It's possible, but very rare for the ecu to mislead you, and you usually can't figure that out until you've changed the sensor and then verified the wiring, finally replacing the computer.. That is the order this problem gets solved with.
If you are super cheap and have diagnostic equipment you could test the wiring and heater circuit side of the O2 sensor first. But what is your time worth?
Are you going to drive around now waiting for and worrying about the MIL light coming on again?
Or would you rather i tell you to do something crazy like remove your downpipes and have them ceramic coated inside and out which will help with containing heat in your exhaust to warm a sensor that the ecu didn't ever say wasn't warm enough?

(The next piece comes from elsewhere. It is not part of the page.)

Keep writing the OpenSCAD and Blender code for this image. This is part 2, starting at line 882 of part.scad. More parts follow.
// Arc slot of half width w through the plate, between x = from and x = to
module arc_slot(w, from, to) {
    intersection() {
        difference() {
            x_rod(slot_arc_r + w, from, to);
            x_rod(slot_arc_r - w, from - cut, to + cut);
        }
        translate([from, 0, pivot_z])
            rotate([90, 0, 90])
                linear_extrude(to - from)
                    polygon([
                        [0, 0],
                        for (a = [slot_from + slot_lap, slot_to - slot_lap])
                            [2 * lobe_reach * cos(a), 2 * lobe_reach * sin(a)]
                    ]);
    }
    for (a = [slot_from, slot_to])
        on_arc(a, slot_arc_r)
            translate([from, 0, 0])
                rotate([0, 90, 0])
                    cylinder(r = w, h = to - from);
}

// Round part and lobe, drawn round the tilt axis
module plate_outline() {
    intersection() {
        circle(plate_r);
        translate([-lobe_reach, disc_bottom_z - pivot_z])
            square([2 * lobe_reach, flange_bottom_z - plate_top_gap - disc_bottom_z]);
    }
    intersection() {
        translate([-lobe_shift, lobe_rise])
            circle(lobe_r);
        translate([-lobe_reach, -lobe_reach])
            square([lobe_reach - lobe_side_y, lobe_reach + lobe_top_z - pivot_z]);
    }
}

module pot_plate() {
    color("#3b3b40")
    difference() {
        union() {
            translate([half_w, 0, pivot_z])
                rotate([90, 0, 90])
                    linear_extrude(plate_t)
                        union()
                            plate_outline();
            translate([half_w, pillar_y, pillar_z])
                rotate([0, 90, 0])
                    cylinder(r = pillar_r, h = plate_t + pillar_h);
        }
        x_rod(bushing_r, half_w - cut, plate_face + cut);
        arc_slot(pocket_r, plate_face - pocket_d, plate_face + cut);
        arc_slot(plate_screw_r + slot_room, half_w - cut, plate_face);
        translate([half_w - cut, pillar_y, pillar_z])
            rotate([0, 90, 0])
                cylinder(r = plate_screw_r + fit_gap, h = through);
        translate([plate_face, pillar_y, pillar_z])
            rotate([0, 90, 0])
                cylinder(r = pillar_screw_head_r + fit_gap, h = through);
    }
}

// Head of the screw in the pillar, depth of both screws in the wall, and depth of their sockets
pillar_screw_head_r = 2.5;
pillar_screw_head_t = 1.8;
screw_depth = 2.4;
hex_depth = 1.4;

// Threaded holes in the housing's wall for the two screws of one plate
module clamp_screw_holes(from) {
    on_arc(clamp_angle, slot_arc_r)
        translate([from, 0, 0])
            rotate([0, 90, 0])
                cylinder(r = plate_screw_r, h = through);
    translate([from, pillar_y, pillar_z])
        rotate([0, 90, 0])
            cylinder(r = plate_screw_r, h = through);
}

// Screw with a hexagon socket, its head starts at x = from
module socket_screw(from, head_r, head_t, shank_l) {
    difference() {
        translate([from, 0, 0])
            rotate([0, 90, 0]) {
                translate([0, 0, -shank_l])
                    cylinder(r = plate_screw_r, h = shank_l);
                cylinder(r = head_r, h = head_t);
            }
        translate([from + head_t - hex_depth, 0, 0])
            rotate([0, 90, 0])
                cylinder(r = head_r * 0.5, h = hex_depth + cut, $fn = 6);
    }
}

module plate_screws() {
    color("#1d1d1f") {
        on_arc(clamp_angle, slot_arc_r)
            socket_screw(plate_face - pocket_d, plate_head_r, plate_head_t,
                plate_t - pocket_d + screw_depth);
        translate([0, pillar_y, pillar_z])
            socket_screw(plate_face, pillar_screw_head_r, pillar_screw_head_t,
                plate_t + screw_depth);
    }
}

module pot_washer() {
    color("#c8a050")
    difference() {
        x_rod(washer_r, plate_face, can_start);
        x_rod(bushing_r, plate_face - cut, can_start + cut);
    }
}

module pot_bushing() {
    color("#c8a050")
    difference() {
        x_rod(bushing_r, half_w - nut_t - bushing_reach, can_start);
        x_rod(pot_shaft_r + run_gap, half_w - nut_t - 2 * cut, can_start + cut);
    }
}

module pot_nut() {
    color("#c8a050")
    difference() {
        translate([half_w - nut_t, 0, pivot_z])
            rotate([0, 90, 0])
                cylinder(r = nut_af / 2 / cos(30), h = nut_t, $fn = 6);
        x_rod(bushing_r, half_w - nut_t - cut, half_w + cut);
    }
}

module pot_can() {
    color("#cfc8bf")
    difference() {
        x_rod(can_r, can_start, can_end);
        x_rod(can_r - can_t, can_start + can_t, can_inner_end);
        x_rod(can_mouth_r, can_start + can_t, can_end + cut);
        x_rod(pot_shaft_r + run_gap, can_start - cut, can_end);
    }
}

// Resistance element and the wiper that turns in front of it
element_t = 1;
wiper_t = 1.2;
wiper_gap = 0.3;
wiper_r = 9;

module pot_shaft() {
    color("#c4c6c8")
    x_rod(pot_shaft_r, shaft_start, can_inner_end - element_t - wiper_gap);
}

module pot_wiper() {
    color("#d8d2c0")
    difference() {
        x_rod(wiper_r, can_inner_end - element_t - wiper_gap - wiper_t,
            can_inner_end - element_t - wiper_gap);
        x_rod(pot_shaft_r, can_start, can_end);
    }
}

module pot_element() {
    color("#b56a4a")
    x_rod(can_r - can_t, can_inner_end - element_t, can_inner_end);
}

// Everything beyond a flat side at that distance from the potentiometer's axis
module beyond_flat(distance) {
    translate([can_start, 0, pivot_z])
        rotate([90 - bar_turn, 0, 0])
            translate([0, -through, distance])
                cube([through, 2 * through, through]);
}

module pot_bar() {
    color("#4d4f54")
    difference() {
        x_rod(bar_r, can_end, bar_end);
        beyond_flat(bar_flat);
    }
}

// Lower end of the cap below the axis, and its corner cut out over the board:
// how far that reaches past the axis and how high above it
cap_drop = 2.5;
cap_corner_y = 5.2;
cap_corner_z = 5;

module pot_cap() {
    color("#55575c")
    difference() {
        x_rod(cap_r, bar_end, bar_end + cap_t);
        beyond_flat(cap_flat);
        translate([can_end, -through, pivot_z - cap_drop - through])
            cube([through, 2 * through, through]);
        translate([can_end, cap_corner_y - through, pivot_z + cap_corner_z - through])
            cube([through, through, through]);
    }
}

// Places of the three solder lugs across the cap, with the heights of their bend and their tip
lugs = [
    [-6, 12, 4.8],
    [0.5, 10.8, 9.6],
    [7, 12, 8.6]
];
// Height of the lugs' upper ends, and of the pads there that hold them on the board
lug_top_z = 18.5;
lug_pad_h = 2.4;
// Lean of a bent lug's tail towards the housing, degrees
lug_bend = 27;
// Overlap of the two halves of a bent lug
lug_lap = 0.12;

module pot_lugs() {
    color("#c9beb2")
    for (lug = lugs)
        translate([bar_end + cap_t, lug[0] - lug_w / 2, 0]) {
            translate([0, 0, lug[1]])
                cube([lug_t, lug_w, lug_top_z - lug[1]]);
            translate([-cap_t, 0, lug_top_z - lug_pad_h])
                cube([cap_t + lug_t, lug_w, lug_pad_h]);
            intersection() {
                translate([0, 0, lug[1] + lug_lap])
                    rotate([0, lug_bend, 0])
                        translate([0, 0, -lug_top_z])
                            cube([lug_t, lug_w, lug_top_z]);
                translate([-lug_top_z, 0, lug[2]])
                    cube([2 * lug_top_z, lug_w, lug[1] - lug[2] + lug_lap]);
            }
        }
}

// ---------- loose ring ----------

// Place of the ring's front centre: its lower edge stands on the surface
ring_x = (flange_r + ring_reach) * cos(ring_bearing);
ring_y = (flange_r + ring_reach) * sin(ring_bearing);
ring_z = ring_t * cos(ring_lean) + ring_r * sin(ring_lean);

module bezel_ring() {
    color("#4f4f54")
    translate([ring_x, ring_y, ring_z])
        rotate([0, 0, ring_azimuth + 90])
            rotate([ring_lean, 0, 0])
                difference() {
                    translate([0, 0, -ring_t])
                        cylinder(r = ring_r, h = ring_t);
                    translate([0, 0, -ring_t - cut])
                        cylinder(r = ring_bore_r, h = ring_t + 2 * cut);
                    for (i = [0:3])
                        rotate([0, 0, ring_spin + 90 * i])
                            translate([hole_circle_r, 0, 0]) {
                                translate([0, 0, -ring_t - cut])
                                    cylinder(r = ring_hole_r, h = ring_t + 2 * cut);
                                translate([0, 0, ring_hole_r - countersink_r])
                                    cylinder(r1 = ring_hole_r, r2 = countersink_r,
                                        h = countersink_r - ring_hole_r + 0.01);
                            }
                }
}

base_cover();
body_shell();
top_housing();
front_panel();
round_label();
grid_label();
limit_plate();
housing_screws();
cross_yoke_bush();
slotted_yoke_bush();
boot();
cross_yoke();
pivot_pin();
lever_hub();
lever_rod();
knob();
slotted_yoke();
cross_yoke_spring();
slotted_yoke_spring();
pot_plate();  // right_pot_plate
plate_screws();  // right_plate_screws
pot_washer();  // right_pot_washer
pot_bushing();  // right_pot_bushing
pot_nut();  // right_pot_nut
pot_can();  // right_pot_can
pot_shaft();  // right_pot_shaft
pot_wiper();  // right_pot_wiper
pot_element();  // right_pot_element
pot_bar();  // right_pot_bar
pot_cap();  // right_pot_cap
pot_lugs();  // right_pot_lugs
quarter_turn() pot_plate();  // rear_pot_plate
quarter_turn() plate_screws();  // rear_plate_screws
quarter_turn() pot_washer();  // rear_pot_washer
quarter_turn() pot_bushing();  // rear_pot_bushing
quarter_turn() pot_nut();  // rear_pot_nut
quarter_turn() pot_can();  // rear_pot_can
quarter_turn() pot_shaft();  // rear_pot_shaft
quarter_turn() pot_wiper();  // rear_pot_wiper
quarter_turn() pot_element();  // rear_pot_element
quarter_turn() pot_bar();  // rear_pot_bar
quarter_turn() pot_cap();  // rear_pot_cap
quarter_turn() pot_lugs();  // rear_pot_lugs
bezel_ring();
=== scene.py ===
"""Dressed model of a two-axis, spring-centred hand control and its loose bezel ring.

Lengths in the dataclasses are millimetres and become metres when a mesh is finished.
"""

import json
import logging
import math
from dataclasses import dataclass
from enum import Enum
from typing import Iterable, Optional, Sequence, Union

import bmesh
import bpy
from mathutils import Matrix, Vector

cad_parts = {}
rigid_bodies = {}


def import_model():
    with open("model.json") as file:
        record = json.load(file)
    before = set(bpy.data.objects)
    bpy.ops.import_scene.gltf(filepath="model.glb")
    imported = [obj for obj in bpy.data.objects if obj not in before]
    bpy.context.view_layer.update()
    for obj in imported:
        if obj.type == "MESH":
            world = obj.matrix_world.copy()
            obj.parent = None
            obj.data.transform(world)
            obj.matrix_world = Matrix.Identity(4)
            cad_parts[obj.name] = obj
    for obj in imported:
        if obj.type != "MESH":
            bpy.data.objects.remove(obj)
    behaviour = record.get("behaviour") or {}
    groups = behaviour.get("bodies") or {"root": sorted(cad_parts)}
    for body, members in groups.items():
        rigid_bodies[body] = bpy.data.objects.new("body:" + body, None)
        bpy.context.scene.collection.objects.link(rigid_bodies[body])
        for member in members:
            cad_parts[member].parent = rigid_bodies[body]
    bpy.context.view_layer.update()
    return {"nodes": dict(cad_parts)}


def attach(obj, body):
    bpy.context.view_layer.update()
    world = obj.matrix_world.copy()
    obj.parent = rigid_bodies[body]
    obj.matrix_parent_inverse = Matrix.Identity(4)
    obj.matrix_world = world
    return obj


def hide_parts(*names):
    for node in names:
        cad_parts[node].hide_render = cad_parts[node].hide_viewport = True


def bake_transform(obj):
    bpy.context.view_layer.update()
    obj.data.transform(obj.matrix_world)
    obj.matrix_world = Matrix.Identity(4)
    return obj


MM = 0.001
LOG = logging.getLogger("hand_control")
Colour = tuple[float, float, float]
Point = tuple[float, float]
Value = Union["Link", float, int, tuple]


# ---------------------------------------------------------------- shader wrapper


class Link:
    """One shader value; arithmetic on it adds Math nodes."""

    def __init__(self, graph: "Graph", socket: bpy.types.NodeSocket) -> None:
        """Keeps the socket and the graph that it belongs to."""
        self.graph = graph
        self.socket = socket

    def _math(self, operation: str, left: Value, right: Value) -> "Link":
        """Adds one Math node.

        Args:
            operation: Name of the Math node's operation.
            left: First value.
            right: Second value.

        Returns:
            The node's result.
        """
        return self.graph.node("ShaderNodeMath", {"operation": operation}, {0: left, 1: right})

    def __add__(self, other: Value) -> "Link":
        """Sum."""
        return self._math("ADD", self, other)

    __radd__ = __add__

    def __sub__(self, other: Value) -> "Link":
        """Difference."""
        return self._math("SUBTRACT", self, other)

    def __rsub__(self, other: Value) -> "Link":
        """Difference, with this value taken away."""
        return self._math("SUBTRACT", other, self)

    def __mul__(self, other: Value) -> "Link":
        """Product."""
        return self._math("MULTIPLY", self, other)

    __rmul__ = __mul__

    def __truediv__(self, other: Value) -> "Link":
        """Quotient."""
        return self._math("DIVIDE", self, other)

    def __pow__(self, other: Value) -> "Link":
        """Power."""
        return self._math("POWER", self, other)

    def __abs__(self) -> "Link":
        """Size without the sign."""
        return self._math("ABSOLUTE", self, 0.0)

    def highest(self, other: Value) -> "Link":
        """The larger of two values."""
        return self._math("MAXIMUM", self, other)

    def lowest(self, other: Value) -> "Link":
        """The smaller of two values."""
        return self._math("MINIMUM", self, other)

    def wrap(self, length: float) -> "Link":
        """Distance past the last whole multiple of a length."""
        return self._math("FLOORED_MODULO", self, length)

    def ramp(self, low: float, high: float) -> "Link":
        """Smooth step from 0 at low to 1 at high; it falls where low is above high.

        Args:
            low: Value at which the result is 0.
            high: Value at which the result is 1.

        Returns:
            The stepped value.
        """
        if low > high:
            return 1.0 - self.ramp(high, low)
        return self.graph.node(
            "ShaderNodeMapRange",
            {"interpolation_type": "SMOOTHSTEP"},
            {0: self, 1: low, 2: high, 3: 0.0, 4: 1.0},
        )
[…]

So I had DP installed end of August, spacers arrived and installed, but one side required a 90 degree adapter. I have been driving code free since 7SEP, and then today was coming from the shop for cosmetic work, and I get CEL, and the code is P0060 (Generic - Powertrain) H)2S Heater Resistance Bank 2 Sensor 2 as Confirmed and Pending codes. I tried clearing it and it would not clear. It also felt like I had less power in all modes (especially S+). Looking it up, it seems like the O2 sensor is not heating enough and so it is throwing a fault. I have not come across much info about the P0060 code, but there was a W212 Discussion about it here: https://mbworld.org/forums/w212-amg/...need-help.html .
It sounds like one of the O2 sensors is not heating up properly all of a sudden - it was 70 degrees out today, and I have driven the car with spacers on days that were 45 degrees, so environment is not likely the cause. Could the sensor have gone bad, or do I just need to get the sensor hotter? I would like to avoid tuning the ECU to minimize problems with the warranty, so prefer a physical fix. Some of the solutions recommended in the thread above were to use a shorter spacer or wrap the sensor in heat wrap - would the turbo blanket from Modal have the same effect, since it effectively traps the heat in the direction of the exhaust and cats?
Anyone else tried any other solutions?